Chiesa di Rieti

«Impariamo l’arte del benedire e saremo anche più felici»

In occasione dell'anniversario della traslazione delle reliquie, il vescovo Vito ha presieduto in cattedrale un momento di comunione con la Pia Unione e i fedeli reatini in memoria di sant'Antonio di Padova

«Cristiano, diventa ciò che sei». È rifacendosi ai padri della Chiesa che il vescovo Vito ha presieduto in Cattedrale la Messa in occasione della festa della Traslazione delle reliquie e della lingua di sant’Antonio di Padova. Un’occasione che lo ha visto poco prima incontrare l’omonima Pia Unione cittadina, accompagnata dai cappellani e dal referente diocesano per le confraternite padre Mariano Pappalardo, per un momento di conoscenza reciproca e pensare insieme al prossimo Giugno Antoniano.

La celebrazione vissuta la scorsa domenica è stata infatti una sorta di tappa di avvicinamento agli attesi festeggiamenti estivi in onore dell’amatissimo “santo dei miracoli”. Un cammino da vivere cercando ogni anno un maggiore avvicinamento alla spiritualità francescana di sant’Antonio, a quella Parola che proprio la sua lingua incorrotta porgeva agli uomini e alle donne del suo tempo.

Giocando un po’ con l’esperienza di ciascuno don Vito si è rifatto alla domanda che tutti hanno sentito davanti a un bimbo appena nato: Somiglia di più al papà o alla mamma? «A rispondere bisogna essere cauti», ha notato il vescovo, perché la fisionomia dei piccoli cambia in fretta. E lo stesso vale quando ci si pensa figli di Dio, una condizione nella quale la somiglianza è tutta da conquistare. C’è la grazia battesimale, ma non basta: i lineamenti di Dio padre siamo chiamati a svilupparli di continuo. Un cammino di perfezione nel quale non ci si può mai sentire arrivati e che ci interroga di continuo sulle nostre relazioni, con Dio e con gli altri.

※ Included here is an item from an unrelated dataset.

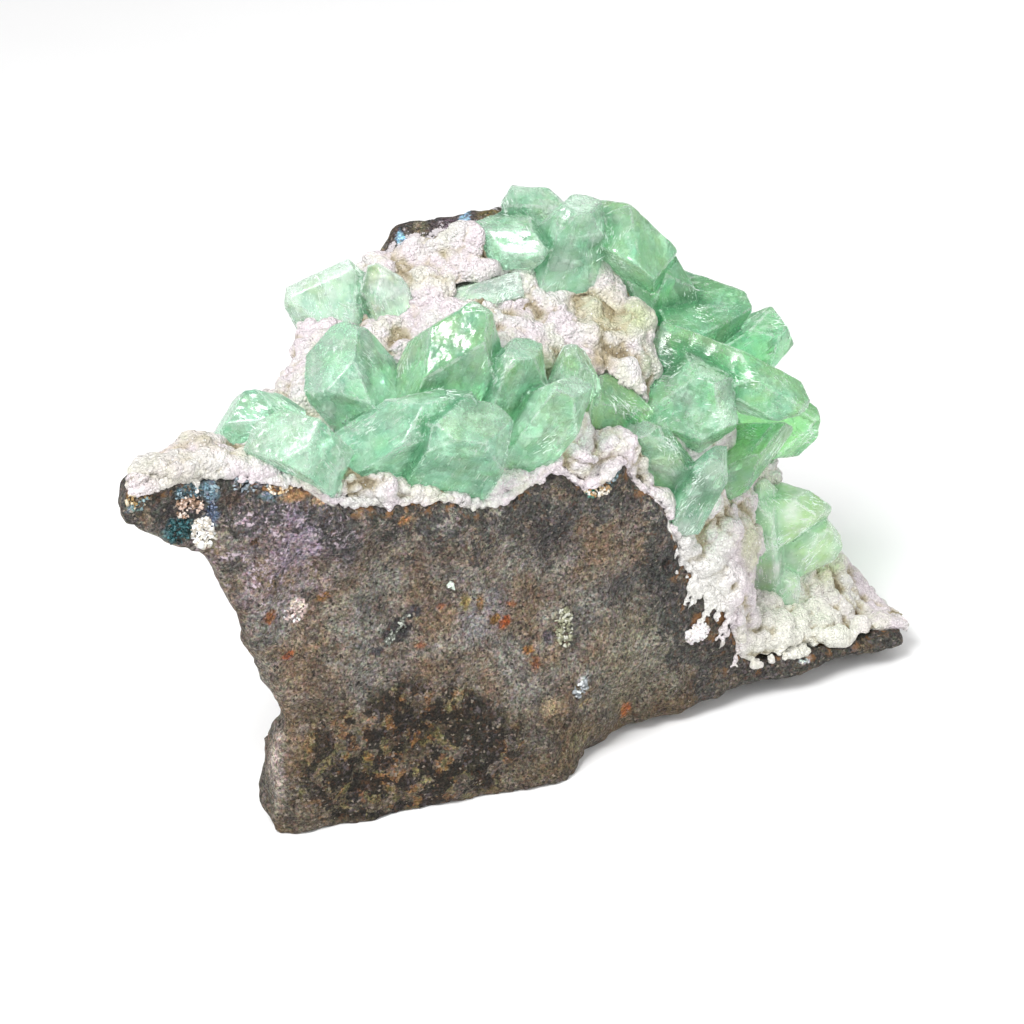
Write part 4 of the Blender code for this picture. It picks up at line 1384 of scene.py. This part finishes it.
# What each look changes in the common mint finish.
GREENS: dict[Look, dict[str, object]] = {
    Look.MINT: {},
    Look.DEEP: {"density": 48.0, "mint": "#9ad6ae", "leaf": "#98d498"},
    Look.PALE: {"density": 11.0, "mint": "#cdebdb", "leaf": "#dcefb6", "milk": "#f2fbf4", "passed": "#d0dad3",
                "transmission": 0.66},
    Look.FRESH: {"density": 10.0, "mint": "#d2f0da", "leaf": "#c3eaa2", "teal": "#c3ead8", "milk": "#fbfff9",
                 "vein": "#a8dab6", "seam_shade": "#a9d8b2", "passed": "#e2efe3", "transmission": 0.54},
    Look.LEAFY: {"density": 18.0, "mint": "#aee6ba", "leaf": "#a9e69a", "passed": "#cbe8cd"},
}
CLUSTERS = (
    CrystalCluster("apophyllite_centre", (
        Crystal((31, 16, 71.5), 92, 34, 80, (6, 4.5), (0.5, 0.5), 0.5, 22, (0.25, 0.5, 0.9)),
        Crystal((32, 10.5, 72), 42, 56, 16, (4, 7), (3, 1.5), 3.5, 21, (0.35, 0.6, 0.5)),
        Crystal((32, 28, 81.5), 106, 64, 50, (6.5, 5), (1, 0.5), 1, 22, (0.7, 0.35, 0.35)),
        Crystal((38.5, 28, 74.5), 102, 72, 156, (3.5, 5), (3.5, 1.5), 1, 18, (0.6, 0.4, 0.4)),
        Crystal((46.5, 23.5, 70), 88, 56, 152, (3.5, 4.5), (4, 1), 1, 18, (0.45, 1.0, 0.5)),
    )),
    CrystalCluster("apophyllite_left", (
        Crystal((7.5, 18.5, 78), -52, 56, 90, (6.5, 4.5), (4.5, 3), 2, 18, (0.3, 0.45, 0.5)),
    )),
    CrystalCluster("apophyllite_ledge", (
        Crystal((-7.5, 14, 69.5), -92, 34, 136, (4, 6), (3, 2.5), 0.5, 11, (0.3, 0.8, 0.4)),
        Crystal((1.5, 0, 74), -26, 48, 132, (5, 4), (2.5, 4.5), 2, 16, (0.35, 0.85, 0.7)),
    )),
    CrystalCluster("apophyllite_shoulder", (
        Crystal((5.5, 39.5, 80.5), -52, 66, 154, (5.5, 5), (1, 4.5), 0.5, 12, (0.4, 1.0, 1.0)),
        Crystal((14, 40.5, 82.5), -112, 68, 8, (2, 3.5), (0, 0.5), 0.5, 12, (0.5, 0.7, 0.5)),
    ), Look.PALE),
    CrystalCluster("apophyllite_crest", (
        Crystal((48, 50.5, 90), 76, 76, 84, (5, 3), (1, 2), 2, 19, (0.4, 1.4, 0.2)),
        Crystal((42.5, 44, 82), 42, 8, 44, (3.5, 4.5), (0, 0), 1.5, 15, (0.3, 1.0, 1.0)),
        Crystal((35, 58.5, 86.5), -92, 44, 56, (5.5, 2), (0, 1.5), 0.5, 12, (0.4, 0.8, 0.5)),
        Crystal((58.5, 61.5, 82.5), 140, 40, 162, (8, 7.5), (2, 4), 3, 12, (0.7, 0.3, 0.3)),
    )),
    CrystalCluster("apophyllite_right_back", (
        Crystal((76.5, 61, 66), 100, 16, 116, (10, 9.5), (0, 1.5), 0.5, 16, (0.9, 0.05, 0.2)),
        Crystal((58.5, 55, 77.5), -34, 72, 24, (5, 4.5), (1.5, 1.5), 2, 16, (1.0, 0.5, 0.4)),
        Crystal((82.5, 64, 60), 110, 28, 24, (4, 6.5), (2.5, 3), 0.5, 18, (0.9, 0.15, 0.4)),
    ), Look.DEEP),
    CrystalCluster("apophyllite_right_front", (
        Crystal((73, 33, 61), 40, 20, 176, (6.5, 6), (0, 1.5), 3.5, 20, (0.7, 0.5, 1.0)),
        Crystal((85, 37, 57.5), 56, -6, 92, (7.5, 4), (0, 0.5), 1.5, 28, (0.8, 0.4, 0.7)),
    )),
    CrystalCluster("apophyllite_right_low", (
        Crystal((83, 49.5, 48.5), 90, 34, 50, (3, 6.5), (0, 2), 0.5, 15, (0.9, 0.2, 0.4)),
        Crystal((90, 63, 41.5), 96, 0, 18, (5.5, 3.5), (1, 1.5), 1, 17, (0.9, 0.1, 0.3)),
    ), Look.LEAFY),
    CrystalCluster("apophyllite_edge", (
        Crystal((54.5, 31.5, 58.5), -72, 56, 108, (2, 4.5), (1, 1.5), 2.5, 19, (0.6, 0.4, 0.5)),
        Crystal((70, 32, 54), 74, 68, 0, (2, 3.5), (3, 0), 1.5, 18, (0.35, 0.6, 0.7)),
        Crystal((49.5, 34, 63.5), -64, 60, 144, (2.5, 5.5), (3.5, 0), 1, 12, (0.7, 0.2, 0.4)),
    )),
    CrystalCluster("apophyllite_faint", (
        Crystal((45.5, 32.5, 72.5), -44, 84, 44, (3.5, 3), (0, 0.5), 1.5, 13, (0.8, 0.7, 0.3)),
    )),
    CrystalCluster("apophyllite_slab", (
        Crystal((25, 40, 75), -60, 0, 72, (2, 2), (0, 0), 0.5, 14, (0.3, 1.0, 1.0)),
    ), Look.PALE),
    CrystalCluster("apophyllite_foot", (
        Crystal((79, 54.5, 35.5), -96, 84, 38, (2, 3.5), (0, 0.5), 0.5, 25, (0.5, 1.0, 0.9)),
        Crystal((92, 57.5, 27), 96, 0, 44, (5, 4), (0, 1.5), 0.5, 15, (1.0, 0.7, 0.5)),
        Crystal((93, 58.5, 22.5), 80, 28, 28, (5, 4.5), (1, 2.5), 0.5, 13, (0.9, 0.4, 0.5)),
        Crystal((84.5, 52.5, 18.5), 44, 84, 18, (2, 2), (0.5, 0.5), 1.5, 9, (0.5, 1.0, 0.8)),
    ), Look.FRESH),
)


# ---------------------------------------------------------------- light, floor and camera


@dataclass
class Studio:
    """A plain pale floor under soft light, and the camera."""

    aim: Triple = (-5.41, -11.36, 45.6)
    distance: float = 455.11
    elevation: float = 30.0
    lens: float = 100.0
    floor_size: float = 4000.0
    sky: float = 0.5
    noise: float = 0.09
    bounces: int = 8
    lamps: tuple[tuple[str, Triple, float, float], ...] = (
        ("key", (-230, -330, 560), 260, 4.6),
        ("fill", (420, -300, 260), 400, 1.1),
        ("back", (150, 420, 420), 300, 0.7),
    )

    def floor(self) -> None:
        """Lays the floor under the specimen."""
        mesh = bmesh.new()
        bmesh.ops.create_grid(mesh, x_segments=8, y_segments=8, size=self.floor_size / 2 * MM)
        data = bpy.data.meshes.new("floor")
        mesh.to_mesh(data)
        mesh.free()
        made = bpy.data.objects.new("floor", data)
        bpy.context.scene.collection.objects.link(made)
        finish = Finish("pale_floor")
        cloud = finish.wiring.noise(finish.place, 60.0, 2.0, 0.5)
        finish.set(Base_Color=finish.wiring.mix(cloud, "#f4f4f4", "#f8f8f8"), Roughness=0.9)
        data.materials.append(finish.material)

    def lamp(self, name: str, place: Triple, size: float, power: float) -> None:
        """Hangs a square soft lamp that faces the specimen, with place and size in millimetres."""
        lamp = bpy.data.lights.new(name, "AREA")
        lamp.size = size * MM
        lamp.energy = power
        made = bpy.data.objects.new(name, lamp)
        made.location = Vector(place) * MM
        made.rotation_mode = "QUATERNION"
        made.rotation_quaternion = (Vector(self.aim) - Vector(place)).to_track_quat("-Z", "Y")
        bpy.context.scene.collection.objects.link(made)

    def build(self) -> None:
        """Sets up the floor, the light and the camera."""
        self.floor()
        scene = bpy.context.scene
        world = bpy.data.worlds.new("studio")
        world.use_nodes = True
        world.node_tree.nodes["Background"].inputs["Color"].default_value = (1.0, 1.0, 1.0, 1.0)
        world.node_tree.nodes["Background"].inputs["Strength"].default_value = self.sky
        scene.world = world
        for lamp in self.lamps:
            self.lamp(*lamp)
        tilt = math.radians(self.elevation)
        back = Vector((0.0, -math.cos(tilt), math.sin(tilt)))
        camera = bpy.data.objects.new("camera", bpy.data.cameras.new("camera"))
        camera.data.lens = self.lens
        camera.data.clip_start = 0.01
        camera.location = (Vector(self.aim) + back * self.distance) * MM
        camera.rotation_mode = "QUATERNION"
        camera.rotation_quaternion = (-back).to_track_quat("-Z", "Y")
        scene.collection.objects.link(camera)
        scene.camera = camera
        scene.view_settings.view_transform = "Standard"
        scene.cycles.use_denoising = True
        scene.cycles.use_adaptive_sampling = True
        scene.cycles.adaptive_threshold = self.noise
        scene.cycles.max_bounces = self.bounces
        scene.cycles.diffuse_bounces = 2
        scene.cycles.glossy_bounces = 2
        scene.cycles.transmission_bounces = self.bounces - 1


def main() -> None:
    """Builds every piece of the specimen in order, then the studio."""
    logging.basicConfig(level=logging.INFO, format="%(name)s: %(message)s")
    crust_nodes = sorted(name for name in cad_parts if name.startswith("mordenite"))
    groups = SharedGroups()
    crusts = tree_of(merged_copy(name) for name in crust_nodes)
    rock = tree_of([merged_copy("basalt_matrix")])
    crystals = tree_of(merged_copy(cluster.node) for cluster in CLUSTERS)
    felt = MordeniteFinish(groups).make()
    sheets = [MordeniteCrust(name).build(felt) for name in crust_nodes]
    fringe = Fringe()
    cover = tree_of(merged_copy(name) for name in (*crust_nodes, *(cluster.node for cluster in CLUSTERS)))
    rims = fringe.rims(cover, rock)
    LOG.info("crust edge: %d points", len(rims))
    sheets.append(fringe.build(felt, rims, rock))
    white = tree_of(opened(sheet) for sheet in sheets)
    BasaltMatrix().build(BasaltFinish(groups).make(), white, crystals)
    Fillings().build(GrainFinish().make(), rock)
    looks = {look: ApophylliteFinish(groups, look.value, **values).make() for look, values in GREENS.items()}
    pieces = [cluster.build(looks[cluster.look]) for cluster in CLUSTERS]
    Veils().build(VeilFinish().make(), (crystal for cluster in CLUSTERS for crystal in cluster.crystals))
    Frost().build(FrostFinish().make(), pieces, rock, crusts)
    Studio().build()


if __name__ == "__main__":
    main()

È qui che le cose si fanno difficili, perché siamo avvezzi a dividere il prossimo in amici e nemici. Ed è proprio la pagina evangelica della domenica a far misurare ciascuno sul bisogno di bonificare le relazioni, di disinnescare i conflitti, di avvertire per tutti un senso di fratellanza necessario, ma tutt’altro che facile.

«Già la legge antica aveva messo un limite alla cattiveria umana, aveva cercato di limitare i danni: “occhio per occhio, dente per dente” vuol dire che il male restituito dev’essere proporzionato. Ma Gesù prende questa legge e la sovverte, dice “amate anche i vostri nemici”», ha spiegato mons Piccinonna. In fondo anche noi, da Dio, «siamo amati a perdere, gratis, senza nessun merito. E questo non aver meriti diventa un motivo di responsabilità e di cura».

Cogliendo la ricorrenza dell’anniversario della traslazione della lingua di sant’Antonio, il vescovo ha invitato a condurre questo atteggiamento nel nostro parlare con gli altri e degli altri, ad avere una lingua esperta di benedizioni e non di maledizioni. Senza di questo, «il culto verso Sant’Antonio e la sua lingua è inutile». E allora l’intercessione da chiedere al frate francescano, come a tutti i santi, è quella di aiutare ciascuno a vivere la nostra vita come una benedizione per gli altri, a recuperare quelle relazioni sfilacciate che sono nelle nostre famiglie, nelle nostre comunità. «Impariamo l’arte del benedire e saremo anche più felici», ha concluso il vescovo.